Friday, June 5, 2009

2 Years...


My girl will be 2 years old on Sunday. All the cliches are true: time flies, she's grown up fast, it's hard to believe...etc. Really, they are true and I think you have to be a parent to truly understand why they're true. In some ways, it is sad. We're definitely starting to see her develop her independence and while that is good and a blessing in and of itself, it also is the first of many steps she is going to take towards away from us. As a parent, you go from being the center of her universe to a blip on the periphery. But that's natural and good. It means she's developed and hopefully we've done everything to the best of our ablilty and produced a smart young lady capable of making positive choices. Still, I find myself wishing that I could stop time and just live with my 2 year old for a few years like this...just like I wish I could stop time and live with my 18 month old...and my 1 year old...and my 9 month old...etc.

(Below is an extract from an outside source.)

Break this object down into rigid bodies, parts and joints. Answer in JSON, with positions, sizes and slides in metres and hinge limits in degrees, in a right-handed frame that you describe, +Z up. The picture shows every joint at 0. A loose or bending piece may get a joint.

My wife has a line she says pretty often: this is the best stage of Ellie's life right now. She's said it when she was 3 months and every stage since then...and it's been true. While the twos have been somewhat of a challenge, it really has been great. She speaks well, she runs around like a colt, and she actually acts like a little adult most times. It's so much fun.

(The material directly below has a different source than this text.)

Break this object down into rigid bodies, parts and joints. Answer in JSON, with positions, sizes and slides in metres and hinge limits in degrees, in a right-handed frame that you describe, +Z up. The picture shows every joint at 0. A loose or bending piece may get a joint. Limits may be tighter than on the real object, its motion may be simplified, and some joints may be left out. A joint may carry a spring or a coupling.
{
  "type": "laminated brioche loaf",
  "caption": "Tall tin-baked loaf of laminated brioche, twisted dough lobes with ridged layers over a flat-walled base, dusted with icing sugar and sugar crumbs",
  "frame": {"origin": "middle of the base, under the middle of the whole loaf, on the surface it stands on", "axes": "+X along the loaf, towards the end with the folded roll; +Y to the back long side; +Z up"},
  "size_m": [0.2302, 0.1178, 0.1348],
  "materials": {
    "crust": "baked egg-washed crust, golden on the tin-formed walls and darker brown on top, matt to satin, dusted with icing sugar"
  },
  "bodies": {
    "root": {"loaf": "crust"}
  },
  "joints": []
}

But as I get older and she gets older, I hope I remember what it was like to hold her for the first time in that operating room. I hope I remember seeing that little face and hairy head for the first time as the doctor hoisted her into the air. I hope I remember her first "bath" and her laying on the warming table with her tongue stuck out when she was only 10 minutes old. I hope I remember handing her off to her mom for the first time. I hope I remember it all and I hope she'll understand why I'm just a little bit sad on her birthday.

1 comment:

  1. This was nice. She will enjoy reading this in a few years.